Londres, por Javier Reverte
Ya no es la ciudad en donde aprendí una manera de vivir y a la que debo una parte importante de lo que soy.

Yo soy un viajero tardío. Con eso no quiero decir nada más que una cosa: que tardé en salir más allá de las fronteras españolas mucho más que la mayor parte de la gente, a los 24 años para ser exactos. Eso sí, desde entonces hasta ahora no he parado de saltar aduanas. Me gusta verles la cara a esos policías a menudo malhumorados que miran la foto de tu pasaporte, luego escrutan los rasgos de tu rostro, inspeccionan otra vez el pasaporte y estampan el sello casi dando un bufido. Parece que les fastidiara que entres en su país.
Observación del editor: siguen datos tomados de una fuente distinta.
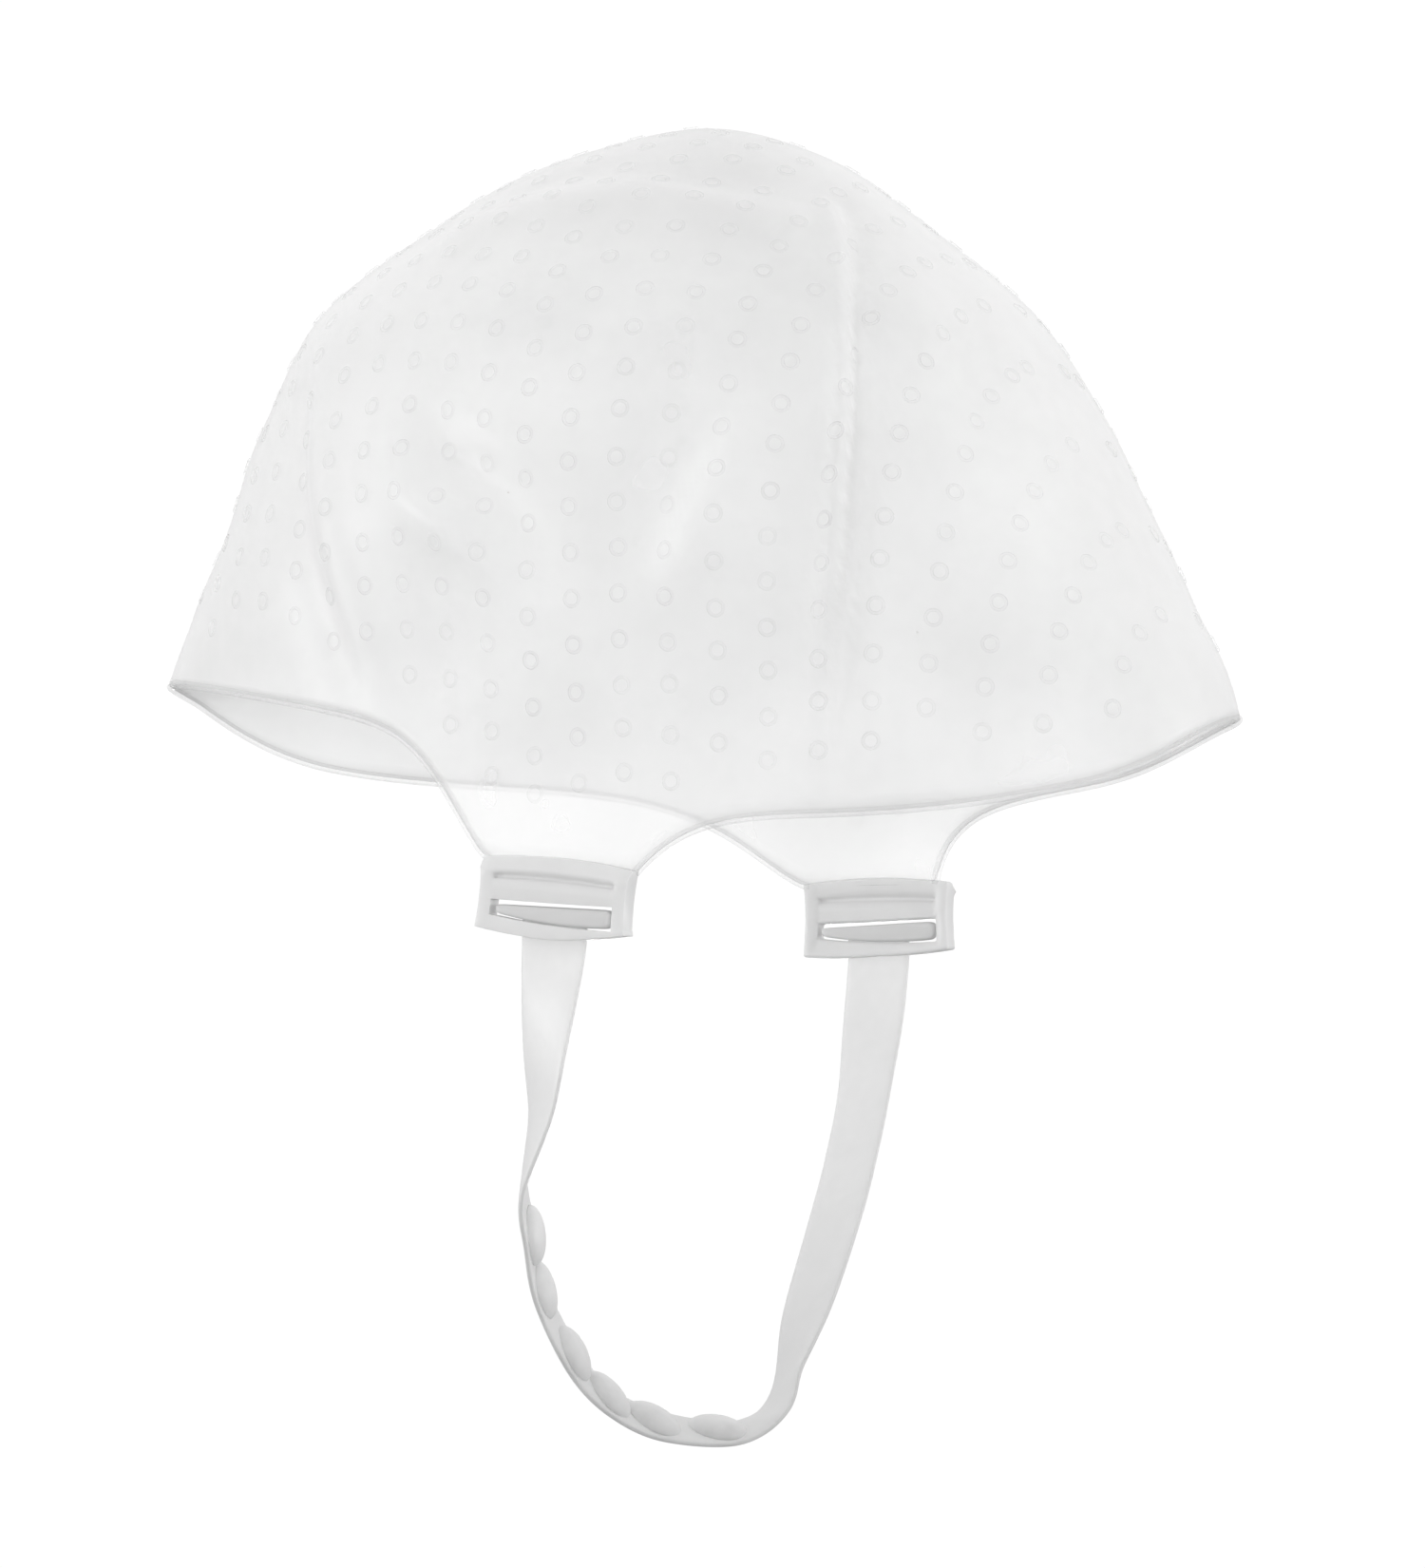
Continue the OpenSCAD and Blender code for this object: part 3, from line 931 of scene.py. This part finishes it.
@dataclass
class Studio:
    """A bright white studio: pale floor, four gridded softboxes all round and a long lens."""

    azimuth: float = math.radians(30)
    elevation: float = math.radians(-2.5)
    distance: float = 2.3
    aim: tuple[float, float, float] = (2.2 * MM, 1.3 * MM, -11.7 * MM)
    lens: float = 252.4
    floor_z: float = -0.21
    white: float = 1.03
    # What the floor sends up to light the cap and the strap from below
    glow: float = 0.42
    floor_size: float = 8.0
    # Light that the room sends: its strength below one direction's Z and above another's
    room_z: tuple[float, float] = (-0.6, 0.8)
    room_strength: tuple[float, float] = (0.32, 0.95)
    # The softboxes' places round the cap, in degrees
    box_azimuths: Sequence[int] = (30, 120, 210, 300)
    # The softboxes' distance, width, height, height above the origin, beam angle and power
    box_away: float = 1.0
    box_wide: float = 0.55
    box_high: float = 0.40
    box_z: float = 0.075
    box_beam: float = math.radians(9)
    box_watts: float = 0.2

    def build(self) -> None:
        """Sets up the camera, the room and the lights."""
        self._camera()
        self._world()
        self._floor()
        for azimuth in self.box_azimuths:
            self._softbox(f"gridded softbox {azimuth}", math.radians(azimuth))
        scene = bpy.context.scene
        scene.view_settings.view_transform = "Standard"
        scene.cycles.transparent_max_bounces = 32

    def _camera(self) -> None:
        """Places the camera a little below the rim, on the nape side of the wearer's left."""
        back = Vector((math.sin(self.azimuth) * math.cos(self.elevation),
                       -math.cos(self.azimuth) * math.cos(self.elevation), math.sin(self.elevation)))
        data = bpy.data.cameras.new("camera")
        data.lens = self.lens
        data.clip_start, data.clip_end = 0.05, 50
        camera = bpy.data.objects.new("camera", data)
        camera.location = Vector(self.aim) + back * self.distance
        camera.rotation_mode = "QUATERNION"
        camera.rotation_quaternion = (-back).to_track_quat("-Z", "Y")
        bpy.context.scene.collection.objects.link(camera)
        bpy.context.scene.camera = camera

    def _world(self) -> None:
        """A white room: pure white where it is looked at, dimmer below than above where it lights."""
        world = bpy.data.worlds.new("white room")
        bpy.context.scene.world = world
        world.use_nodes = True
        tree = world.node_tree
        tree.nodes.clear()
        way = add(tree, "TexCoord").outputs["Generated"]
        height = add(tree, "SeparateXYZ", {0: way})
        (low, high), (dim, bright) = self.room_z, self.room_strength
        level = add(tree, "MapRange", {"Value": height.outputs["Z"], "From Min": low, "From Max": high,
                                       "To Min": dim, "To Max": bright})
        room = add(tree, "Background", {"Color": (1, 1, 1, 1), "Strength": level.outputs[0]})
        seen = add(tree, "Background", {"Color": (1, 1, 1, 1), "Strength": self.white})
        ray = add(tree, "LightPath")
        mixed = add(tree, "MixShader", {0: ray.outputs["Is Camera Ray"], 1: room.outputs[0],
                                        2: seen.outputs[0]})
        add(tree, "OutputWorld", {"Surface": mixed.outputs[0]})

    def _floor(self) -> None:
        """A plain pale floor, lit so brightly that it reads as white."""
        bm = bmesh.new()
        bmesh.ops.create_grid(bm, x_segments=1, y_segments=1, size=self.floor_size,
                              matrix=Matrix.Translation((0, 0, self.floor_z)))
        mesh = bpy.data.meshes.new("floor")
        bm.to_mesh(mesh)
        bm.free()
        material = bpy.data.materials.new("pale studio floor")
        material.use_nodes = True
        tree = material.node_tree
        tree.nodes.clear()
        sent = add(tree, "Emission", {"Color": (1, 1, 1, 1), "Strength": self.glow})
        seen = add(tree, "Emission", {"Color": (1, 1, 1, 1), "Strength": self.white})
        ray = add(tree, "LightPath")
        mixed = add(tree, "MixShader", {0: ray.outputs["Is Camera Ray"], 1: sent.outputs[0],
                                        2: seen.outputs[0]})
        add(tree, "OutputMaterial", {"Surface": mixed.outputs[0]})
        mesh.materials.append(material)
        floor = bpy.data.objects.new("floor", mesh)
        bpy.context.scene.collection.objects.link(floor)

    def _softbox(self, name: str, azimuth: float) -> None:
        """Adds a level softbox whose grid keeps its light off the strap's lower end.

        Args:
            name: its name.
            azimuth: where it stands round the cap, by the same angle as the camera.
        """
        data = bpy.data.lights.new(name, "AREA")
        data.shape = "RECTANGLE"
        data.size, data.size_y = self.box_wide, self.box_high
        data.spread = self.box_beam
        data.energy = self.box_watts
        light = bpy.data.objects.new(name, data)
        out = Vector((math.sin(azimuth), -math.cos(azimuth), 0))
        light.location = out * self.box_away + Vector((0, 0, self.box_z))
        light.rotation_mode = "QUATERNION"
        light.rotation_quaternion = (-out).to_track_quat("-Z", "Y")
        light.visible_camera = False
        bpy.context.scene.collection.objects.link(light)


def main() -> None:
    """Builds the studio, then every piece of the cap and its strap."""
    logging.basicConfig(level=logging.INFO, format="%(name)s: %(message)s")
    Studio().build()
    bell = Bell()
    CapShell(bell).build()
    RimBeads(bell).build()
    PullThroughRings(bell).build()
    for side in Side:
        buckle = Buckle(side)
        buckle.build()
        StrapBar(buckle).build()
    ChinStrap().build()


if __name__ == "__main__":
    main()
Para esa primera vez que salí de España elegí un viaje por tres ciudades: Londres, París y Roma. Iba de mochilero recién casado y resultó un viaje inolvidable, pero sobre todo a causa de una de las tres ciudades: Londres. Por aquel entonces, la capital británica y la española eran dos universos urbanos muy diferentes, casi dos mundos antitéticos. La casualidad quiso que, sólo un año después de aquel viaje, el director del periódico en donde yo trabajaba me ofreciera el puesto de corresponsal en la ciudad. Acepté sin pensármelo, por supuesto. Y durante dos años viví en la ciudad con el alma ilusionada de los becarios. Me pagaban muy mal, pero vivía con intensidad. Y aprendí a amar Londres con el alma de un adolescente.
Siempre estará ahí, cerca del corazón, mi viejo Londres. Y todavía conservo los amigos ingleses de aquel tiempo: Sean y Ron, especialmente. Recuerdo que la primera cosa que me llamó la atención fue la libertad de los ciudadanos para pisar y tumbarse en el césped. En el Madrid de los años 70 (siglo XX) todavía se encontraban carteles en donde se leía: Prohibido pisar la hierba bajo multa de 25 pesetas. Había incluso guardias que vigilaban por el cumplimiento de la prohibición armados de garrotas. Yo aprendí a caminar Londres sin dejar de pisar césped.
Después, era una ciudad en donde todo parecía estar concebido del revés. Por supuesto, la circulación de los coches, que era y es por la izquierda. Pero la confusión te acometía en muchos otros detalles. Entrabas en una habitación, por ejemplo, y al buscar intuitivamente la luz en el lado de la puerta, nunca estaba en el previsto sino en el lado contrario. Y lo mismo sucedía con los grifos de agua fría y caliente, casi siempre colocados al revés que en España: el frío a la izquierda y el de caliente a la derecha. Yo soy diestro e Inglaterra me parecía un país zurdo.
Y claro, los horarios de comer y cenar, el tipo de comida -¡la horrorosa cocina inglesa!-, la estupenda cerveza a temperatura ambiente en los bellos pubs, los pequeños cementerios con siglos de antigüedad colocados en medio del centro de la ciudad, Fleet Street y su bar El Vino, el enorme Támesis partiendo en dos la urbe, el potente olor de los claveles del mercado de Covent Garden, los tenderetes de antigüedades y baratijas de los domingos en Portobello, las inmensas librerías... y, sobre todo, ¡la libertad, la democracia!
Después, viví unos años en París y en Lisboa y pateé mucho mundo como periodista y escritor. Y con cierta frecuencia he vuelto a Londres. Ya no es la misma ciudad en donde, en cierta forma, aprendí una manera de vivir y a la que debo una parte importante de lo que soy. Se ha hecho más moderna, se ha impregnado de glamour, es menos sobria, más mundana y ha aceptado con resignación el avance de lo global. Incluso se encuentran muy buenos restaurantes que cierran a altas horas de la noche.
Pero algunos de los pubs en donde bebía pintas pagando a escote con los amigos las noches de los viernes -hasta el toque de campana de las 11- aún siguen abiertos. Y cuando paso por ellos, me tomo una bitter y brindo en silencio por los viejos buenos tiempos, "cuando éramos jóvenes, pobres y felices", como diría Ernest Hemingway (en su caso, refiriéndose a París).